§ EXERCISE MATERIALS:
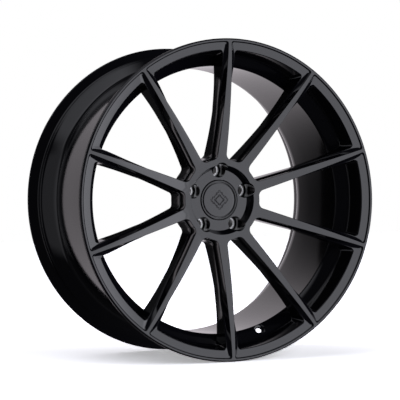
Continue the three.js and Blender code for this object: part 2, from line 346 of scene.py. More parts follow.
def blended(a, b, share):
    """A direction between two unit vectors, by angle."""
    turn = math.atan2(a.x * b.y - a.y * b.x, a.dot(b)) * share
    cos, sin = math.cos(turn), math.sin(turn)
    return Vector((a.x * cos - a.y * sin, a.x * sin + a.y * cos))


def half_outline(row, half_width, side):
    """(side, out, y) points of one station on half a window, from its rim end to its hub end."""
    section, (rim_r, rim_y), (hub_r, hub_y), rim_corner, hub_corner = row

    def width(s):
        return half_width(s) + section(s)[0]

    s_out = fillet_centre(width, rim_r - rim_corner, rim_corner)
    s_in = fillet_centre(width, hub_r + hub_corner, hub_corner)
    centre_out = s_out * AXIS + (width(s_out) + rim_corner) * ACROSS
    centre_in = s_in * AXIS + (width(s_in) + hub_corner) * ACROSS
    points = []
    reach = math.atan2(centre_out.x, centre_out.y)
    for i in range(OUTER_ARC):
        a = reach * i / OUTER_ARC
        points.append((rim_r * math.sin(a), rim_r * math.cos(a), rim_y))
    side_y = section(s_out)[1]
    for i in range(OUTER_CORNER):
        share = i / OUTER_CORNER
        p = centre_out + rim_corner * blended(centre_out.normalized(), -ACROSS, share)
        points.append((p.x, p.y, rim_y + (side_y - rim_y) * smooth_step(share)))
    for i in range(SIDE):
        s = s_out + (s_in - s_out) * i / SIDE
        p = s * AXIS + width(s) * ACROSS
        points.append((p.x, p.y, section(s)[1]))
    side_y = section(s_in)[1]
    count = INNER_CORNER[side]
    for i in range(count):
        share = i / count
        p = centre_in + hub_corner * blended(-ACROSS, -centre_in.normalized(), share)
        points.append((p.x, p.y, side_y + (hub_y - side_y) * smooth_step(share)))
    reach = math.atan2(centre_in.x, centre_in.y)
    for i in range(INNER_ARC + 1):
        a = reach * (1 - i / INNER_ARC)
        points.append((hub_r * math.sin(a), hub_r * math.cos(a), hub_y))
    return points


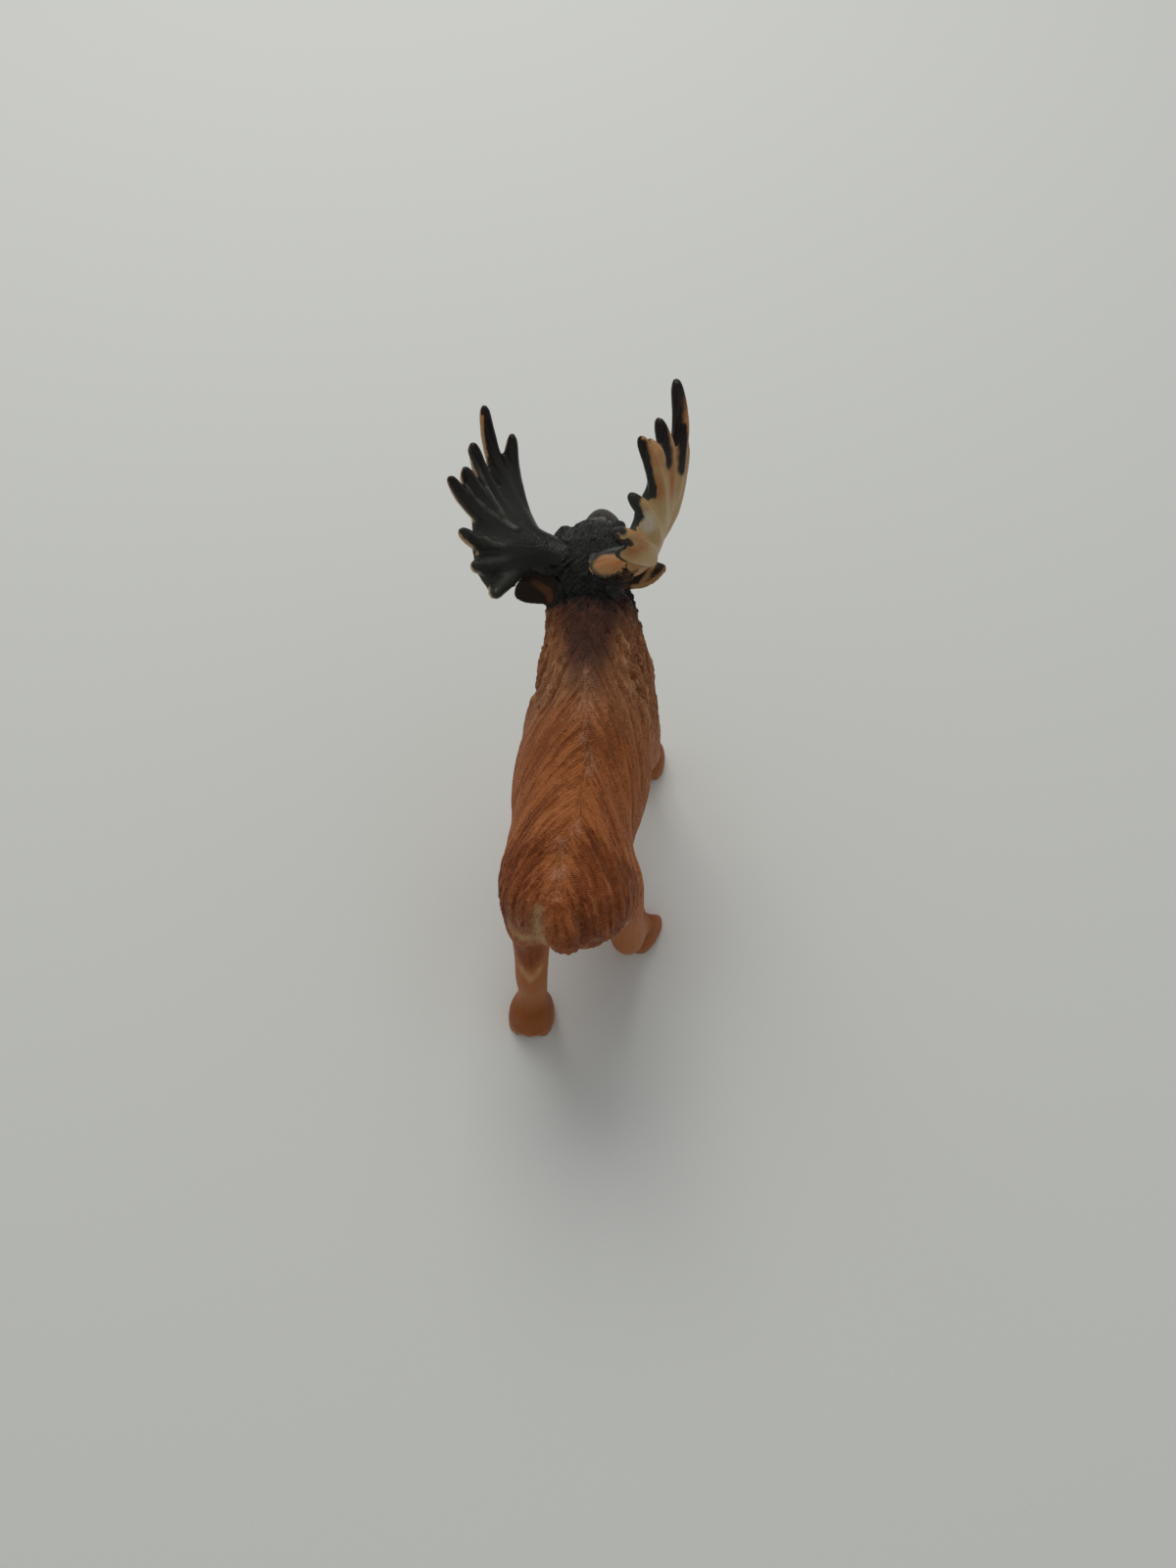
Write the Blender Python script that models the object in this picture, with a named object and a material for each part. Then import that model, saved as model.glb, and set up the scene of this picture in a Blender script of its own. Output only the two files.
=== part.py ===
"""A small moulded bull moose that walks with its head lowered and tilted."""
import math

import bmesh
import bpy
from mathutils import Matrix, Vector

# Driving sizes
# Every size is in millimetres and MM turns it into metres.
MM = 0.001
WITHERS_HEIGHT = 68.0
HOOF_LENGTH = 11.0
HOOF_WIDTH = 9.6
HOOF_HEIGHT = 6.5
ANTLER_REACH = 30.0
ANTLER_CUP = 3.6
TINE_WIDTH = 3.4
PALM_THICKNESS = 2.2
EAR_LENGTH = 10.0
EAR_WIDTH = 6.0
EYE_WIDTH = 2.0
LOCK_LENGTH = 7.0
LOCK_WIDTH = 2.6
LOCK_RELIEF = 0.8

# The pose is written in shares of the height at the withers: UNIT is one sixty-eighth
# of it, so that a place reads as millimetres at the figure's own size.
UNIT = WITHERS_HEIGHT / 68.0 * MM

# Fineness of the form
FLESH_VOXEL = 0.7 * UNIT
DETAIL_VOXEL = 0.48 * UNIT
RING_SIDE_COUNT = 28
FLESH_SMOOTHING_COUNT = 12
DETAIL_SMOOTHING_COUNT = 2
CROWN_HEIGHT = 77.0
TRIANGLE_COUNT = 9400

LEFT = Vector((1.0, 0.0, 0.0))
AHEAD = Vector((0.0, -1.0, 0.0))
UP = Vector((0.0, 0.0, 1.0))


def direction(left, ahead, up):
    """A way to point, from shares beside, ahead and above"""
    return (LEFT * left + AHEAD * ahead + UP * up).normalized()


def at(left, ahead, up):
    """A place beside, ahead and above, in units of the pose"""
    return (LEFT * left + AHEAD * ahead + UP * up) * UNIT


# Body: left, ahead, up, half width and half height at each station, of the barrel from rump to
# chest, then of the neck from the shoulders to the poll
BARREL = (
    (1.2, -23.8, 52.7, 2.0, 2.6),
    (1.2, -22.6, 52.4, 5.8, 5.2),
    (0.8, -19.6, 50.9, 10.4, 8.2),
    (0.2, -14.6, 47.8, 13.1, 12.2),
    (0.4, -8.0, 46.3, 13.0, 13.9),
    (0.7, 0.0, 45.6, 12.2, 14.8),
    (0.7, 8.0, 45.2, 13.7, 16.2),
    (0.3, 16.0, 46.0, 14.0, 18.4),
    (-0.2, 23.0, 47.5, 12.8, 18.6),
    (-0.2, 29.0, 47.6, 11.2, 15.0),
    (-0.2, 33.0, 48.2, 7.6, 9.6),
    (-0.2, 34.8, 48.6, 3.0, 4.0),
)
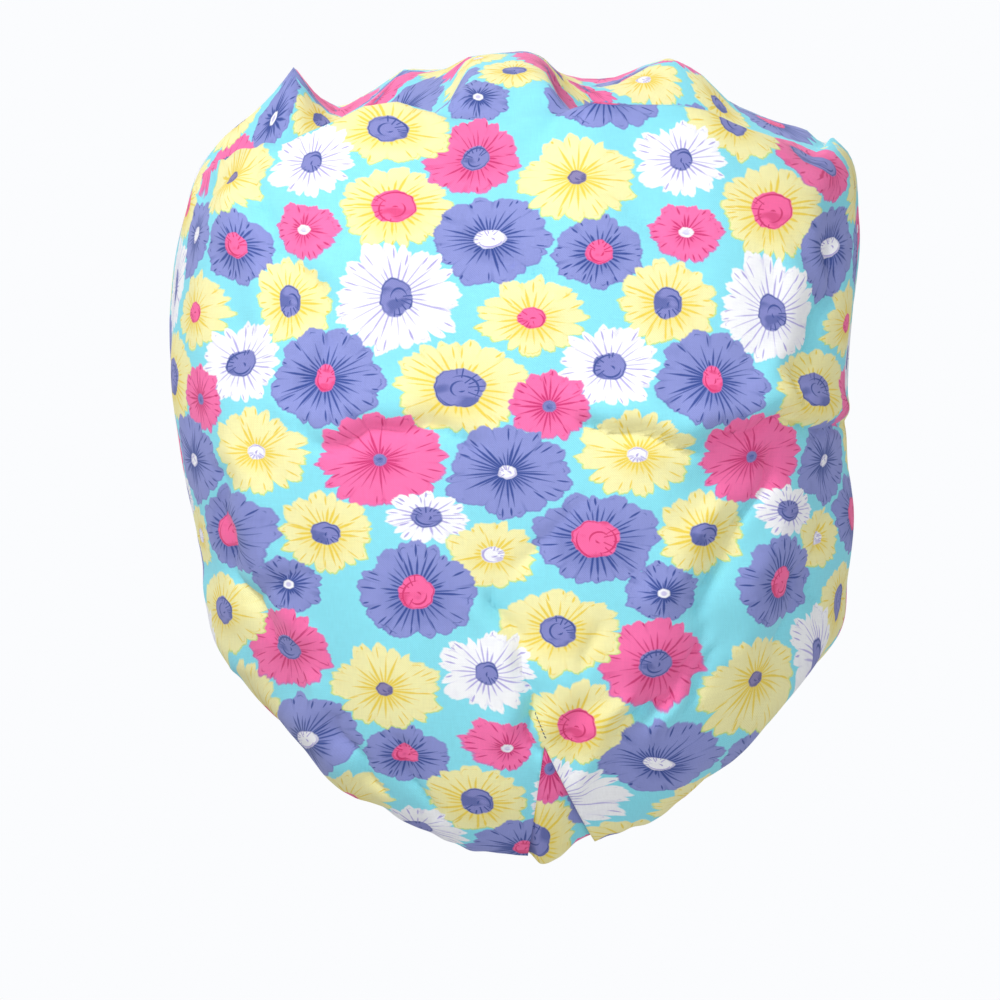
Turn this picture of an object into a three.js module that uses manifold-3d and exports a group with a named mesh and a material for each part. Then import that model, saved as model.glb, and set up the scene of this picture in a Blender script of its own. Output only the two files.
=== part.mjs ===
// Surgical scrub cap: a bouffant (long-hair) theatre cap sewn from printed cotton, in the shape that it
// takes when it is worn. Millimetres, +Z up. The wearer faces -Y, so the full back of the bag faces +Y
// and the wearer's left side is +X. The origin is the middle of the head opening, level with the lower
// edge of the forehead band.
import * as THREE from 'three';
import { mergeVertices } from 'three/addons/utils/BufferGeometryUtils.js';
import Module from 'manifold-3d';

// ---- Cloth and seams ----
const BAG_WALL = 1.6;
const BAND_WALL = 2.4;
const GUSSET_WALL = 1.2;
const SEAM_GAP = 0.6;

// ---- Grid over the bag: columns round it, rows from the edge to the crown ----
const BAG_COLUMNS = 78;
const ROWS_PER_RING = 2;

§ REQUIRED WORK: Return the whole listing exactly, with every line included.

§ PROBLEM SOLUTION:
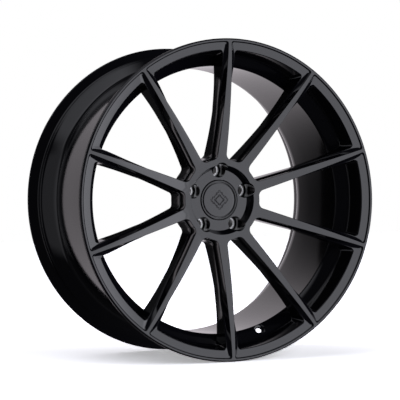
Continue the three.js and Blender code for this object: part 2, from line 346 of scene.py. More parts follow.
def blended(a, b, share):
    """A direction between two unit vectors, by angle."""
    turn = math.atan2(a.x * b.y - a.y * b.x, a.dot(b)) * share
    cos, sin = math.cos(turn), math.sin(turn)
    return Vector((a.x * cos - a.y * sin, a.x * sin + a.y * cos))


def half_outline(row, half_width, side):
    """(side, out, y) points of one station on half a window, from its rim end to its hub end."""
    section, (rim_r, rim_y), (hub_r, hub_y), rim_corner, hub_corner = row

    def width(s):
        return half_width(s) + section(s)[0]

    s_out = fillet_centre(width, rim_r - rim_corner, rim_corner)
    s_in = fillet_centre(width, hub_r + hub_corner, hub_corner)
    centre_out = s_out * AXIS + (width(s_out) + rim_corner) * ACROSS
    centre_in = s_in * AXIS + (width(s_in) + hub_corner) * ACROSS
    points = []
    reach = math.atan2(centre_out.x, centre_out.y)
    for i in range(OUTER_ARC):
        a = reach * i / OUTER_ARC
        points.append((rim_r * math.sin(a), rim_r * math.cos(a), rim_y))
    side_y = section(s_out)[1]
    for i in range(OUTER_CORNER):
        share = i / OUTER_CORNER
        p = centre_out + rim_corner * blended(centre_out.normalized(), -ACROSS, share)
        points.append((p.x, p.y, rim_y + (side_y - rim_y) * smooth_step(share)))
    for i in range(SIDE):
        s = s_out + (s_in - s_out) * i / SIDE
        p = s * AXIS + width(s) * ACROSS
        points.append((p.x, p.y, section(s)[1]))
    side_y = section(s_in)[1]
    count = INNER_CORNER[side]
    for i in range(count):
        share = i / count
        p = centre_in + hub_corner * blended(-ACROSS, -centre_in.normalized(), share)
        points.append((p.x, p.y, side_y + (hub_y - side_y) * smooth_step(share)))
    reach = math.atan2(centre_in.x, centre_in.y)
    for i in range(INNER_ARC + 1):
        a = reach * (1 - i / INNER_ARC)
        points.append((hub_r * math.sin(a), hub_r * math.cos(a), hub_y))
    return points


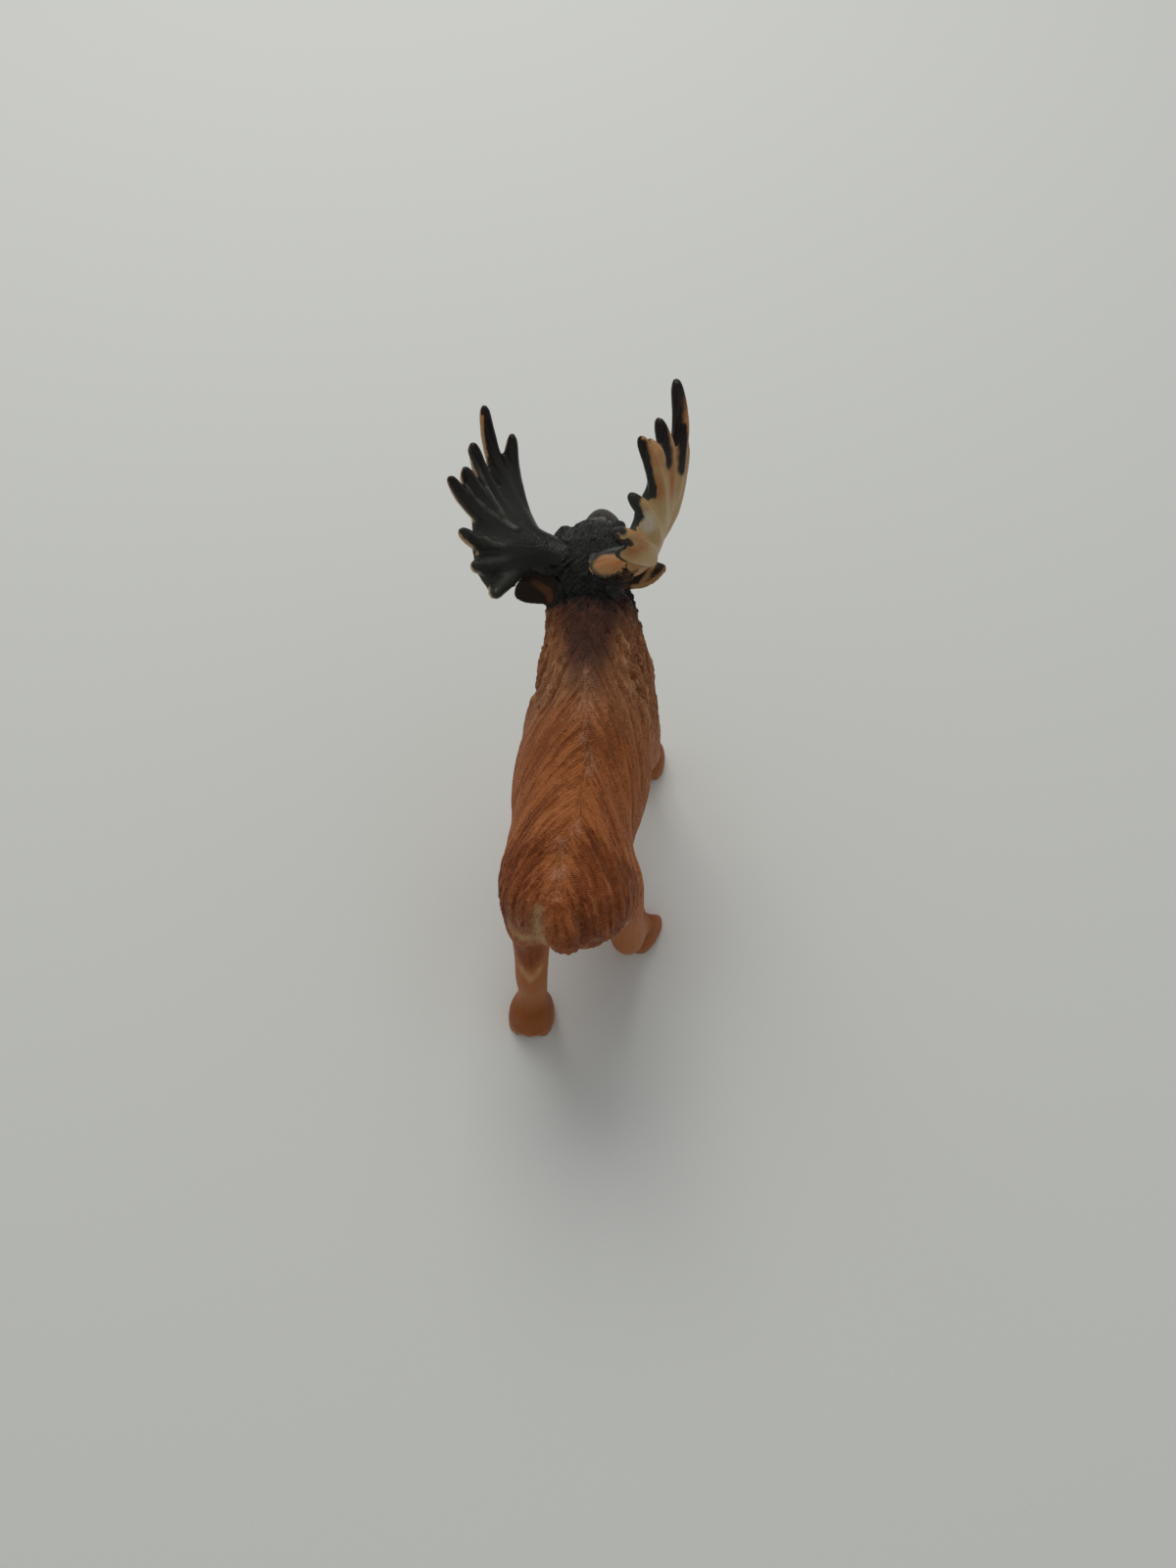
Write the Blender Python script that models the object in this picture, with a named object and a material for each part. Then import that model, saved as model.glb, and set up the scene of this picture in a Blender script of its own. Output only the two files.
=== part.py ===
"""A small moulded bull moose that walks with its head lowered and tilted."""
import math

import bmesh
import bpy
from mathutils import Matrix, Vector

# Driving sizes
# Every size is in millimetres and MM turns it into metres.
MM = 0.001
WITHERS_HEIGHT = 68.0
HOOF_LENGTH = 11.0
HOOF_WIDTH = 9.6
HOOF_HEIGHT = 6.5
ANTLER_REACH = 30.0
ANTLER_CUP = 3.6
TINE_WIDTH = 3.4
PALM_THICKNESS = 2.2
EAR_LENGTH = 10.0
EAR_WIDTH = 6.0
EYE_WIDTH = 2.0
LOCK_LENGTH = 7.0
LOCK_WIDTH = 2.6
LOCK_RELIEF = 0.8

# The pose is written in shares of the height at the withers: UNIT is one sixty-eighth
# of it, so that a place reads as millimetres at the figure's own size.
UNIT = WITHERS_HEIGHT / 68.0 * MM

# Fineness of the form
FLESH_VOXEL = 0.7 * UNIT
DETAIL_VOXEL = 0.48 * UNIT
RING_SIDE_COUNT = 28
FLESH_SMOOTHING_COUNT = 12
DETAIL_SMOOTHING_COUNT = 2
CROWN_HEIGHT = 77.0
TRIANGLE_COUNT = 9400

LEFT = Vector((1.0, 0.0, 0.0))
AHEAD = Vector((0.0, -1.0, 0.0))
UP = Vector((0.0, 0.0, 1.0))


def direction(left, ahead, up):
    """A way to point, from shares beside, ahead and above"""
    return (LEFT * left + AHEAD * ahead + UP * up).normalized()


def at(left, ahead, up):
    """A place beside, ahead and above, in units of the pose"""
    return (LEFT * left + AHEAD * ahead + UP * up) * UNIT


# Body: left, ahead, up, half width and half height at each station, of the barrel from rump to
# chest, then of the neck from the shoulders to the poll
BARREL = (
    (1.2, -23.8, 52.7, 2.0, 2.6),
    (1.2, -22.6, 52.4, 5.8, 5.2),
    (0.8, -19.6, 50.9, 10.4, 8.2),
    (0.2, -14.6, 47.8, 13.1, 12.2),
    (0.4, -8.0, 46.3, 13.0, 13.9),
    (0.7, 0.0, 45.6, 12.2, 14.8),
    (0.7, 8.0, 45.2, 13.7, 16.2),
    (0.3, 16.0, 46.0, 14.0, 18.4),
    (-0.2, 23.0, 47.5, 12.8, 18.6),
    (-0.2, 29.0, 47.6, 11.2, 15.0),
    (-0.2, 33.0, 48.2, 7.6, 9.6),
    (-0.2, 34.8, 48.6, 3.0, 4.0),
)
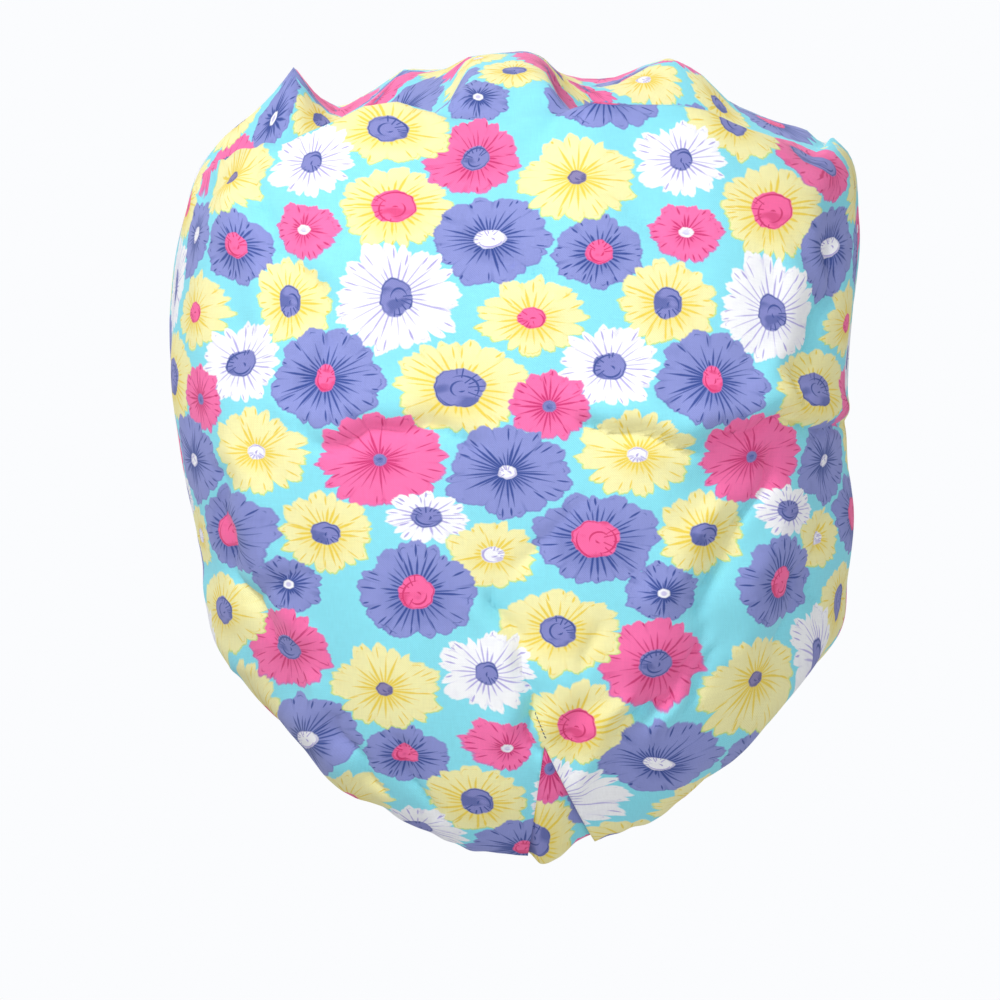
Turn this picture of an object into a three.js module that uses manifold-3d and exports a group with a named mesh and a material for each part. Then import that model, saved as model.glb, and set up the scene of this picture in a Blender script of its own. Output only the two files.
=== part.mjs ===
// Surgical scrub cap: a bouffant (long-hair) theatre cap sewn from printed cotton, in the shape that it
// takes when it is worn. Millimetres, +Z up. The wearer faces -Y, so the full back of the bag faces +Y
// and the wearer's left side is +X. The origin is the middle of the head opening, level with the lower
// edge of the forehead band.
import * as THREE from 'three';
import { mergeVertices } from 'three/addons/utils/BufferGeometryUtils.js';
import Module from 'manifold-3d';

// ---- Cloth and seams ----
const BAG_WALL = 1.6;
const BAND_WALL = 2.4;
const GUSSET_WALL = 1.2;
const SEAM_GAP = 0.6;

// ---- Grid over the bag: columns round it, rows from the edge to the crown ----
const BAG_COLUMNS = 78;
const ROWS_PER_RING = 2;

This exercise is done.